University Singers to perform at Carnegie Hall March 28

University Singers to perform at Carnegie Hall March 28

calendar icon17 Mar 2016    

The University Singers will perform at New York City's Carnegie Hall on March 28.
The University Singers will perform at New York City's Carnegie Hall on March 28.
Lincoln, Neb.--The University Singers, the University of Nebraska–Lincoln’s historic flagship choral ensemble, will be traveling to New York City in March to perform at Carnegie Hall.

Their trip is March 24-29 with their performance at Carnegie Hall taking place at 8 p.m. EST in Carnegie Hall’s Stern Auditorium. For tickets, visit https://go.unl.edu/a5jg.

The University Singers are under the direction of Professor and Director of Choral Activities Peter Eklund, who has conducted choirs at Carnegie Hall on numerous occasions. But he knows it is still a special place.

“It’s frightening in a way,” he said. “But at the same time, you’re so focused, I really forget to stop and inhale and kind of remember what I’m doing.”

On one visit, he was stopped outside of Carnegie Hall, and his parents were taking a photo of him in front of the poster advertising a concert with his photo on it.

“A guy walked by and said, ‘That guy thinks he looks like that conductor,’” Eklund said.

This will be the third performance at Carnegie Hall for the University Singers in Eklund’s 18 years at UNL.

“I know I have a lot of students who want to perform professionally, and I think that’s wonderful,” he said. “But I also have a number of my students that have been able to put on their resume that they made their Carnegie Hall debut because of our experiences there.”

The trip is supported with a grant from the Hixson-Lied Endowment, as well as additional support from the Hixson-Lied College of Fine and Performing Arts and the Glenn Korff School of Music.

“It is just amazing. It is magnificent for the kids to sing seminal music in a great space,” Eklund said. “There’s something magical about Carnegie Hall, as well, and it has to do with the fact that some of the most famous musicians in the world walked that stage, and it breaks all the rules for acoustics.”

The University Singers program will include one of the most famous American pieces ever written, Samuel Barber’s “Agnus Dei.”
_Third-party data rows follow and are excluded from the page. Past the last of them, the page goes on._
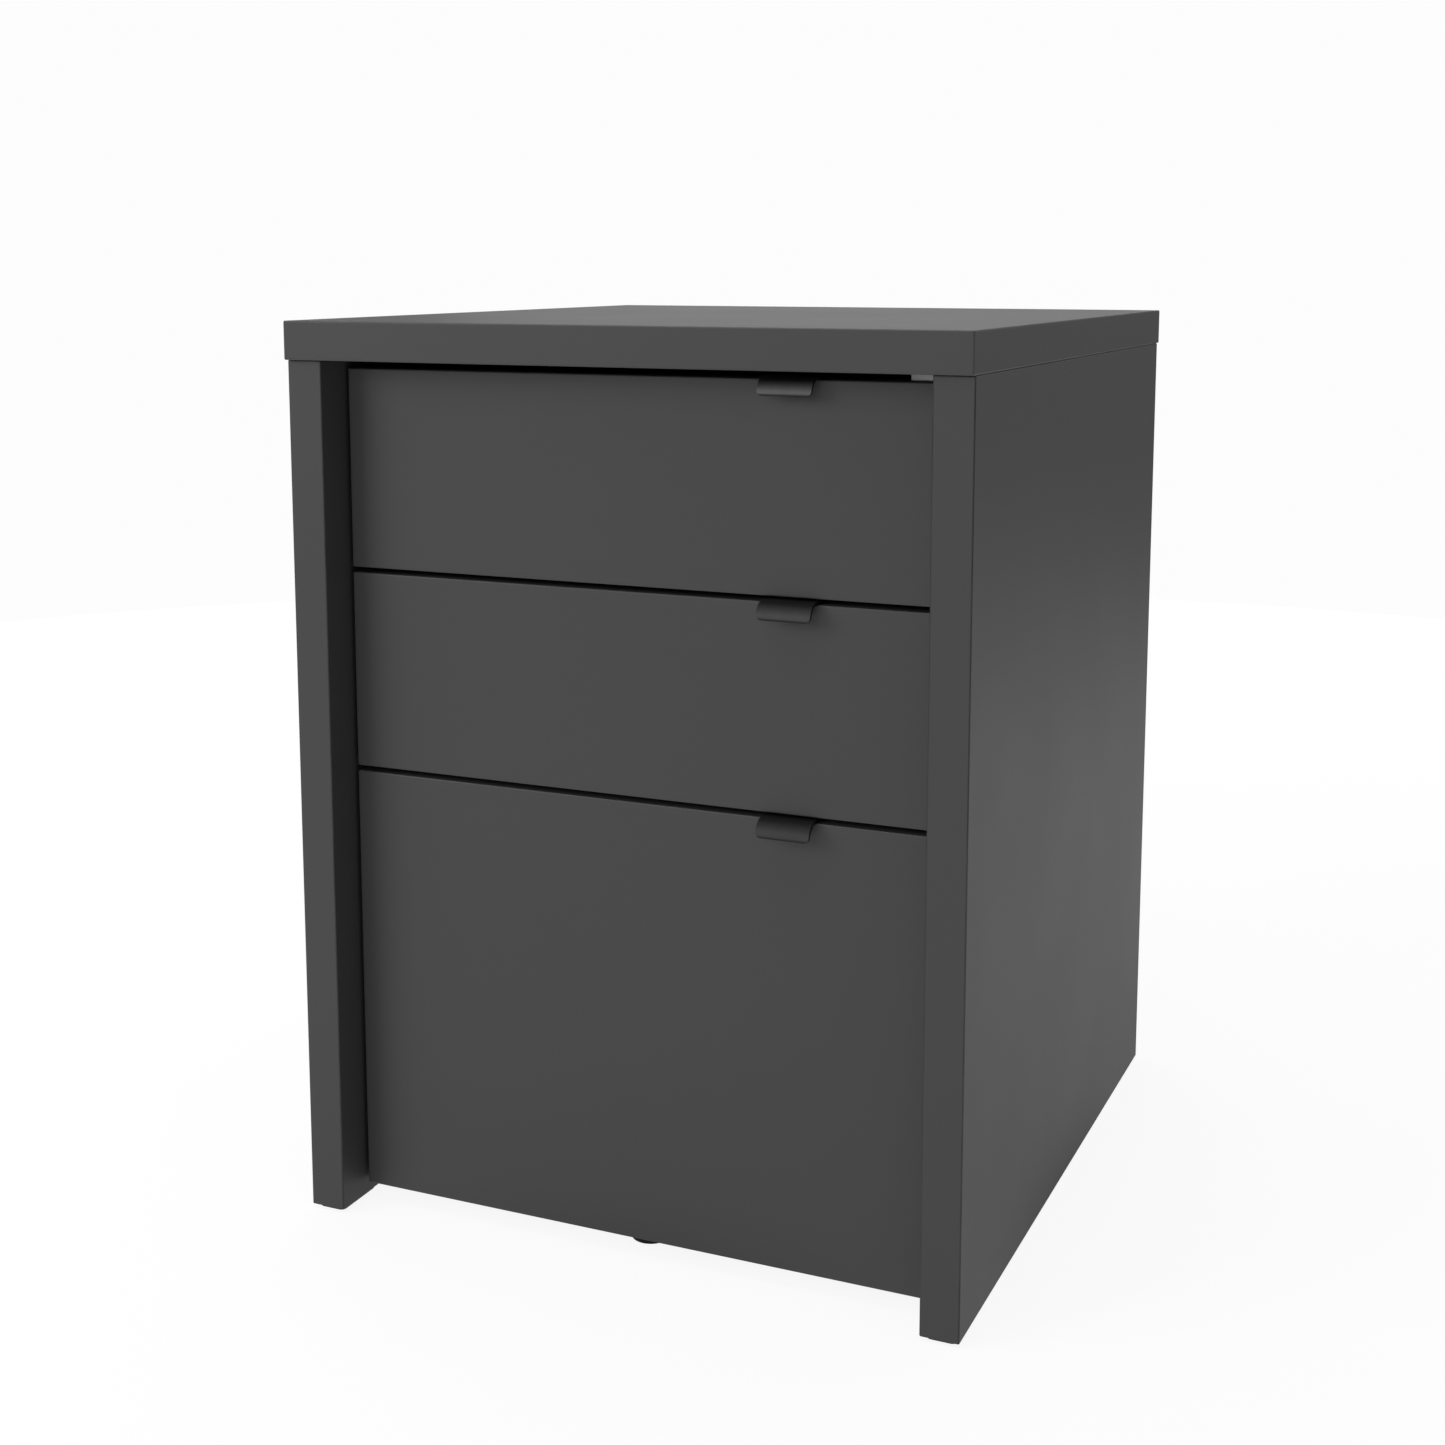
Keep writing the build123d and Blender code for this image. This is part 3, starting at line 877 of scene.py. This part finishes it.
@dataclass
class TabHandle:
    """A tab of bent sheet, hooked over a drawer front's top edge.

    Headings are in degrees, from 90 up the leg over 180 along the flange to 270 down the
    lip. The bends are radii of the sheet's middle line, and the crowding says how far the
    stations gather at its ends.
    """

    place: Place
    sheet: float = 2.0 * MM
    drop: float = 11.5 * MM
    front_bend: float = 10.0 * MM
    rear_bend: float = 1.4 * MM
    corner: float = 3.5 * MM
    arris: float = 0.5 * MM
    edge_band: float = 1.8 * MM
    lip_light_from: float = 208.0
    lip_light_to: float = 268.0
    stations: int = 150
    crowding: float = 0.65
    fine_steps: int = 6000

    def centreline(self) -> tuple[np.ndarray, ...]:
        """The sheet's middle line, from the leg's foot over the flange to the lip's edge.

        The heading turns at a constant rate through each bend and is constant between, and
        the line is the running sum of unit steps along the heading.

        Returns:
            Length along the line, Y, Z, and the heading, at each station.
        """
        low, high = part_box(f"{self.place.value}_drawer_handle")
        half = self.sheet / 2
        leg = (high.z - half) - low.z - self.rear_bend
        flange = (high.y - half) - (low.y + half) - self.rear_bend - self.front_bend
        lip = self.drop - half - self.front_bend
        turns = np.array([self.rear_bend, self.front_bend]) * math.pi / 2
        knots = np.cumsum([0.0, leg, turns[0], flange, turns[1], lip])
        headings = np.array([90.0, 90.0, 180.0, 180.0, 270.0, 270.0])

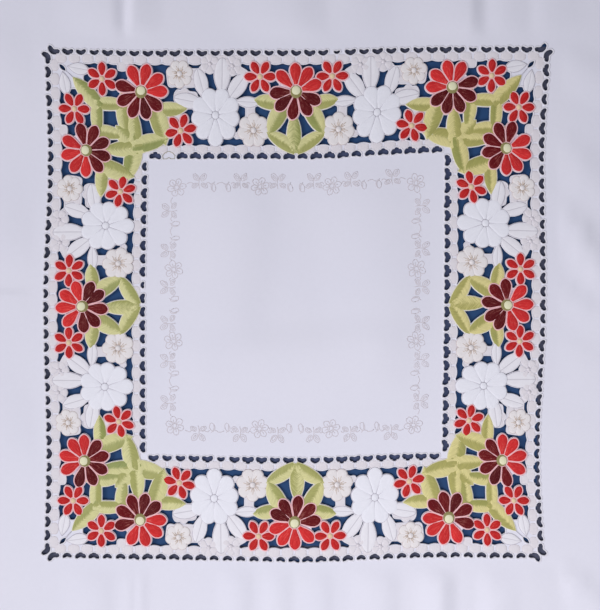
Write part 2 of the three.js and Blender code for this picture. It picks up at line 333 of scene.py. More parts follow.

“At Sept. 11, the music that was always playing on TV was Barber’s ‘Adagio for Strings. Everybody knows it,” he said. “No one knows he wrote it for choir. It will be rather arresting.”

Their program also includes music by Giovanni Gabrieli, “Gloria;” the Renaissance British Composer Robert Parsons’ “Ave Maria;” “Pilgrim Song,” arranged by Ryan Murphy; and the American spiritual “Keep Your Hand on the Plow.” They will also be performing an 18-part Pentatonix-style version of Phil Collins’ “Take Me Home.”

“All these appropriately trained bel canto singers are singing in their American Idol style voices [on the Phil Collins song],” Eklund said. “I’m hearing awesome sounds from people that I’ve never heard before.”

They are sharing the program with the Masterworks Festival Chorus and the National Festival Chorus. So the combined mass choirs will also perform two songs, Ralph Vaughan Williams’ “Five Mystical Songs” with a professional orchestra and a New York soloist and “American Rhapsody.”

On the way to New York City, the students will stop in Muscatine, Iowa, where they will perform at a church that has an endowed concert series. Eklund says the students will have some time to explore New York City, and he plans to give them lists of things they can see.

“The only thing they can’t do is sleep in,” he said. “I want them to get out and do something.”

Eklund hopes people on campus know that that there is a place for all singers in the Glenn Korff School of Music.

“Even if you’re not majoring in music, we would love to have you sing,” he said. “Every single one of our ensembles is populated by non-music majors. There’s a place for you.”

Eklund said he made his debut as a conductor at Carnegie Hall around 1990 or so.

“You just never know who is going to be in the audience when you’re performing,” he said. “The last time I was there, it was the director of the New York Pops Orchestra who was there. He was the first in line to run up and shake my hand. You just never know who is there, which is fun.

“And you never know when you get up on stage to perform, when you are going to change someone’s life.”